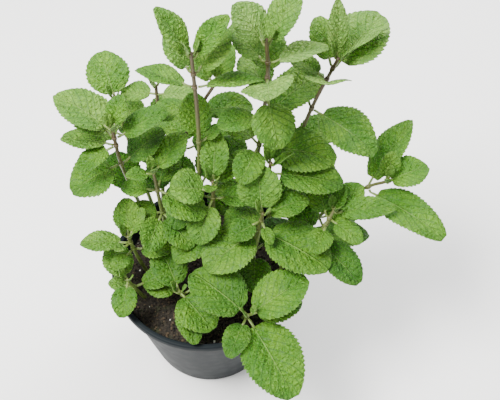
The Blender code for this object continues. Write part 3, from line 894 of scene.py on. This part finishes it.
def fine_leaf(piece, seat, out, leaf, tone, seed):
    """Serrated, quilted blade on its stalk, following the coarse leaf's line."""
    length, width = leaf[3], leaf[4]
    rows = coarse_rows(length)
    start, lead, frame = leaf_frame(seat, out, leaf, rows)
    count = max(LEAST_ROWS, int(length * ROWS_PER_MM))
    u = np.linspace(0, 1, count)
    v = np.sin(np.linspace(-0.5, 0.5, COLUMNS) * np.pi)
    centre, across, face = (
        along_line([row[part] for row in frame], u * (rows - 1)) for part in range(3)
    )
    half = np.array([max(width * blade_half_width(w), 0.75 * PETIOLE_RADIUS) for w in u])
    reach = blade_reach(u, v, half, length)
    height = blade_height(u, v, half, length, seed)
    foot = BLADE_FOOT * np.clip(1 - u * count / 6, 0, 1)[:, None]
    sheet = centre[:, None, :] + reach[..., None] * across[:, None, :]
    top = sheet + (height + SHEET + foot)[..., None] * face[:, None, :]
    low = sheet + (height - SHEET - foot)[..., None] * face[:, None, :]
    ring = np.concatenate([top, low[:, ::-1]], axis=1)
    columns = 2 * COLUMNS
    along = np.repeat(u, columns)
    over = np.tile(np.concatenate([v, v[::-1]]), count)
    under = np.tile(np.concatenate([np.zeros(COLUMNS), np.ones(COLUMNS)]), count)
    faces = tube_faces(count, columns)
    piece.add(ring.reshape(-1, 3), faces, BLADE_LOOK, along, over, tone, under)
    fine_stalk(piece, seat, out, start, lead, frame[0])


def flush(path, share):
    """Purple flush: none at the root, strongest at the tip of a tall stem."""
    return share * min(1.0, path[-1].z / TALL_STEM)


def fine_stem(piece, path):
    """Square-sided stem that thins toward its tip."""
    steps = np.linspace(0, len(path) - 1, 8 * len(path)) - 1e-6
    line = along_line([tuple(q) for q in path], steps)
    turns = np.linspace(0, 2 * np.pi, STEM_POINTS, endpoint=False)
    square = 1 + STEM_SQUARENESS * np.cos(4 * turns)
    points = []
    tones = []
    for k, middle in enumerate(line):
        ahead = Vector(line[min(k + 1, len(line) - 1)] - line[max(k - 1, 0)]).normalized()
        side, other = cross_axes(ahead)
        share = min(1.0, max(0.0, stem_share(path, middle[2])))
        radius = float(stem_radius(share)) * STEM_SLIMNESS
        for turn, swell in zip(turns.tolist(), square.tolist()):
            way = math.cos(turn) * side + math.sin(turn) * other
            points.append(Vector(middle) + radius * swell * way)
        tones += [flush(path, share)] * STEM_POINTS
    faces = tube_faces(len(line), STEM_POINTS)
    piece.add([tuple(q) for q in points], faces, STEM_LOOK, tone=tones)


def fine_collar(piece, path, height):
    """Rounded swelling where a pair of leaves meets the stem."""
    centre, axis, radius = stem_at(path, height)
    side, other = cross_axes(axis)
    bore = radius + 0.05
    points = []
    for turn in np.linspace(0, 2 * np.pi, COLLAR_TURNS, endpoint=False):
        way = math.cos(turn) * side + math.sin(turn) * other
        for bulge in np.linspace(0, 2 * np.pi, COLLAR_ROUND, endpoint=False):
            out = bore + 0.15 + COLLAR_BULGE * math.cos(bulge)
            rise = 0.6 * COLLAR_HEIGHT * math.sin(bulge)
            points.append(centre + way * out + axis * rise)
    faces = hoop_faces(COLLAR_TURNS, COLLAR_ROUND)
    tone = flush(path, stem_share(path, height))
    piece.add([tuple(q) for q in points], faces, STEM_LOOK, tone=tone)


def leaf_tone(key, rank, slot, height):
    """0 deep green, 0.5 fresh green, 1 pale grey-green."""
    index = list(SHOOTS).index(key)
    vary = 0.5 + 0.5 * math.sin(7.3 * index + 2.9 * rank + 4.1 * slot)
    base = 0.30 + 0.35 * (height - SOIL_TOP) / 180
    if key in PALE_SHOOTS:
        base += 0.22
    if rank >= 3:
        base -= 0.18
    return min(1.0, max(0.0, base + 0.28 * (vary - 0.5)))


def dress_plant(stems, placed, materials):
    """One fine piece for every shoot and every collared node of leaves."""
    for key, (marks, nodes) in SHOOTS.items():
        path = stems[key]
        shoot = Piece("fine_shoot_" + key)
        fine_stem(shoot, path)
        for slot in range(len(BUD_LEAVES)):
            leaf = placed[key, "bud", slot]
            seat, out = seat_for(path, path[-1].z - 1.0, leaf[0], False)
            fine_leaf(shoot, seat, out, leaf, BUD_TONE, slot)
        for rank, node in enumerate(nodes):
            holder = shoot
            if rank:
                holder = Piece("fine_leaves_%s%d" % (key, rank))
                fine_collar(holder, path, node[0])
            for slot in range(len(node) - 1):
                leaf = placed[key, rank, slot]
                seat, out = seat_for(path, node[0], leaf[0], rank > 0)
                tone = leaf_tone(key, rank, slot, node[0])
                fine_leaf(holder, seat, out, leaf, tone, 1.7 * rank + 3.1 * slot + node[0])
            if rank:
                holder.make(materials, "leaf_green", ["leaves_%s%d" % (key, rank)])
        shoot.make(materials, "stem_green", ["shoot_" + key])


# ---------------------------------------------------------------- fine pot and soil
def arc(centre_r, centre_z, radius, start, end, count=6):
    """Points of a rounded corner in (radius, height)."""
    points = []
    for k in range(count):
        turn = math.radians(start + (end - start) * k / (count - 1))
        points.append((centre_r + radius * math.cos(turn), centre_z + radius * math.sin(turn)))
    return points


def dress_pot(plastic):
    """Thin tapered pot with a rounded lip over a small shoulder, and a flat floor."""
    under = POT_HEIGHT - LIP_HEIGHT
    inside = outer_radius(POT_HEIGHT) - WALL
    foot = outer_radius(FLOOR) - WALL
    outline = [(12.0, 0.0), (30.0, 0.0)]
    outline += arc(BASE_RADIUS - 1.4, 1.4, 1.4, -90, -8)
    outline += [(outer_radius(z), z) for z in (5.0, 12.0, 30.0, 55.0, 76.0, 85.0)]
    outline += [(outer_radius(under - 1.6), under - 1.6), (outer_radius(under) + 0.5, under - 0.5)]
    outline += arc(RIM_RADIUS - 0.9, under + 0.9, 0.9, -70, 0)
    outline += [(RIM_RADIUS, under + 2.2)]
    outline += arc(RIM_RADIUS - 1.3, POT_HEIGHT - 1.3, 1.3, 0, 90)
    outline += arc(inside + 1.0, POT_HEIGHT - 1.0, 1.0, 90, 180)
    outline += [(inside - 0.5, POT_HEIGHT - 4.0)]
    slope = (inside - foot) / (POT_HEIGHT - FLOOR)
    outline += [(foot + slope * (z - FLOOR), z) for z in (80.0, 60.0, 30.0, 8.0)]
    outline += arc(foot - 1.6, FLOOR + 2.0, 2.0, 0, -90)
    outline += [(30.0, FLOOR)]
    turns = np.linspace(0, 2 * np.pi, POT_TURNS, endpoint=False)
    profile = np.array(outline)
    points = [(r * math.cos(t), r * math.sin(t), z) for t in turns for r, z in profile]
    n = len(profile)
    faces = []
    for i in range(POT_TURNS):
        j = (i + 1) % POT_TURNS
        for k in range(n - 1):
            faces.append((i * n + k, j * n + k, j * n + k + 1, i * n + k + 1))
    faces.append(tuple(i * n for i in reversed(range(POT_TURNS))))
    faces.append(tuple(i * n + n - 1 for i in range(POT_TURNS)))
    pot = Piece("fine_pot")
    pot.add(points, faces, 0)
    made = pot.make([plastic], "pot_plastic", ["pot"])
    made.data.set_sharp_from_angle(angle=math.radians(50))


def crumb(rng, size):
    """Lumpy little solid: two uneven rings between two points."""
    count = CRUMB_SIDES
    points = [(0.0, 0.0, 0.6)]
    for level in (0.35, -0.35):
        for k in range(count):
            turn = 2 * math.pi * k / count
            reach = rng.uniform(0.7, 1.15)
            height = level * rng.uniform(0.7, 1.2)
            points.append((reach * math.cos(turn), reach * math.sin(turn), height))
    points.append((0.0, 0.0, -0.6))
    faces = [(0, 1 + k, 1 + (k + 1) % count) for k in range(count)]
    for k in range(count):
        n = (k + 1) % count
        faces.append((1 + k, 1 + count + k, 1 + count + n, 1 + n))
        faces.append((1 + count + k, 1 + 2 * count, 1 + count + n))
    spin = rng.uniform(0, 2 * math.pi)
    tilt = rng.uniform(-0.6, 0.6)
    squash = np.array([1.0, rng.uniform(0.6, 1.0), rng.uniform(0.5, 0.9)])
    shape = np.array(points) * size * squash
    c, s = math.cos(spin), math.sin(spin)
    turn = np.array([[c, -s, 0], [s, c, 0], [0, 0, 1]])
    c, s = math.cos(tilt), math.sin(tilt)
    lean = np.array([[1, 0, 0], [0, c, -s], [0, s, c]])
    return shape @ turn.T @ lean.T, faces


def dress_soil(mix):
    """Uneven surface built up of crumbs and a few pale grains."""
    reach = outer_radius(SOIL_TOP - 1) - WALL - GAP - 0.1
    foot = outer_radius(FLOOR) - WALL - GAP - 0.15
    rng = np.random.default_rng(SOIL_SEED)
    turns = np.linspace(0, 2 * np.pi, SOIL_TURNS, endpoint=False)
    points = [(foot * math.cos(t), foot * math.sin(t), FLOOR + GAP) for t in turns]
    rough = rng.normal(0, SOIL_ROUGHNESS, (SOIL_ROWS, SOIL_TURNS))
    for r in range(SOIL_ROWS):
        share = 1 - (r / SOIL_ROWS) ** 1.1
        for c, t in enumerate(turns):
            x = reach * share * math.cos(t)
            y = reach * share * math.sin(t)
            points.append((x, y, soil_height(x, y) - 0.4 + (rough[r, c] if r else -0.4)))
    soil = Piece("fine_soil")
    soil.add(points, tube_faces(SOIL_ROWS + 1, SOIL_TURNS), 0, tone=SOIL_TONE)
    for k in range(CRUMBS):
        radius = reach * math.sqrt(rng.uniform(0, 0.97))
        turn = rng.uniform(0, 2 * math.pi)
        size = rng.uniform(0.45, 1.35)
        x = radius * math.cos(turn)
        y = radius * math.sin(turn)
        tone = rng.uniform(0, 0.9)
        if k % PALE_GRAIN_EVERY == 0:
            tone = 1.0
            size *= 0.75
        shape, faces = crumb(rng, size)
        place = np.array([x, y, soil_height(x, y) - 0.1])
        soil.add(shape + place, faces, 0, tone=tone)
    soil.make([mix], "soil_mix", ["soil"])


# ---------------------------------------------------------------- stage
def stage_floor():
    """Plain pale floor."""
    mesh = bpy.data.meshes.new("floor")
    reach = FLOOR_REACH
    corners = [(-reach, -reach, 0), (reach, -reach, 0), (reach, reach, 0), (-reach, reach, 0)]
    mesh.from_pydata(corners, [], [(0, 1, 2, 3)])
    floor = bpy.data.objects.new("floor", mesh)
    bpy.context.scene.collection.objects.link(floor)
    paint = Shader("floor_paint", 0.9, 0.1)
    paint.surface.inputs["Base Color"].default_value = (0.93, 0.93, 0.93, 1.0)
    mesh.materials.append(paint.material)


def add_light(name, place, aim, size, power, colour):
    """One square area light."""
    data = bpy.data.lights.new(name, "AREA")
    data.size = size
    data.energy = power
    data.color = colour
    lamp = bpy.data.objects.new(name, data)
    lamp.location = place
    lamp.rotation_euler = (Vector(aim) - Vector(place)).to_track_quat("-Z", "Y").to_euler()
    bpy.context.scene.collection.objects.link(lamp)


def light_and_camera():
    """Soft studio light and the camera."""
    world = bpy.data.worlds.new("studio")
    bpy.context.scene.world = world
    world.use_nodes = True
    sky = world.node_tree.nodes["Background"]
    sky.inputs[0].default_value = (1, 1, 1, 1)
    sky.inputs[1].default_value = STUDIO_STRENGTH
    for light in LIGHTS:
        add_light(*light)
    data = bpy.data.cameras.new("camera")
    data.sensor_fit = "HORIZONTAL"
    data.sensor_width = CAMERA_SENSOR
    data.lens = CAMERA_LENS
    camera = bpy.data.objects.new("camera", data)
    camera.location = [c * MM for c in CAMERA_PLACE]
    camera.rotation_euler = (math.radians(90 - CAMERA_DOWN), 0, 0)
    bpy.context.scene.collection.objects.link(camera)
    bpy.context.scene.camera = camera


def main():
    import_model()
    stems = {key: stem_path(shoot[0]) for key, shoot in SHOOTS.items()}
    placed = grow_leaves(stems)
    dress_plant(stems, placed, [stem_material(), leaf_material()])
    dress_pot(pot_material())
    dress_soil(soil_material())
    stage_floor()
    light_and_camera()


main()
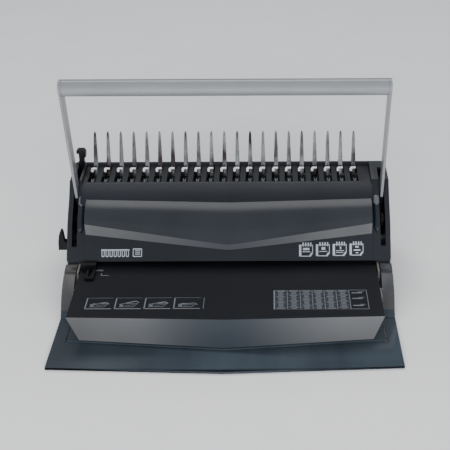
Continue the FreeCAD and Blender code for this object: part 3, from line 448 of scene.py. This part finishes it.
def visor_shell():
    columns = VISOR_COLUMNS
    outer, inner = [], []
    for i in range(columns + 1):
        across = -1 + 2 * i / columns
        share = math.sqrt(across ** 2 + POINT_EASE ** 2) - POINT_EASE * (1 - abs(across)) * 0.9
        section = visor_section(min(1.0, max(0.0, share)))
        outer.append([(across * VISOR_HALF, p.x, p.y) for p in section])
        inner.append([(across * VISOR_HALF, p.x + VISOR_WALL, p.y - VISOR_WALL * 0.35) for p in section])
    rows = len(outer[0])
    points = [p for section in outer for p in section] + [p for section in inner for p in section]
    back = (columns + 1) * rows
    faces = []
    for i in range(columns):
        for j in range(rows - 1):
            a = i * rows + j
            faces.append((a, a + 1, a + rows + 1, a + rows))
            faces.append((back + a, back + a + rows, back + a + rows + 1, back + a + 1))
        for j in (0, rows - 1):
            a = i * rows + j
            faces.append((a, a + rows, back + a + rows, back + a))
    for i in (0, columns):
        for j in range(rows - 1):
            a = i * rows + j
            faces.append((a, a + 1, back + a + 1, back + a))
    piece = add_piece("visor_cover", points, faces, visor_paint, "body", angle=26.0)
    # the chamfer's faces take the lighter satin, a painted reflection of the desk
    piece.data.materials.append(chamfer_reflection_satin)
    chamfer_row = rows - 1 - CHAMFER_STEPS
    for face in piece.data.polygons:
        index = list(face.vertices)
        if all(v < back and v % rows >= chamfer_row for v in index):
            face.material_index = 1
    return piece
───
→ **Problem description**
Only the number should be given: how many lines of the data contain the word "code"?

→ **Written response**
2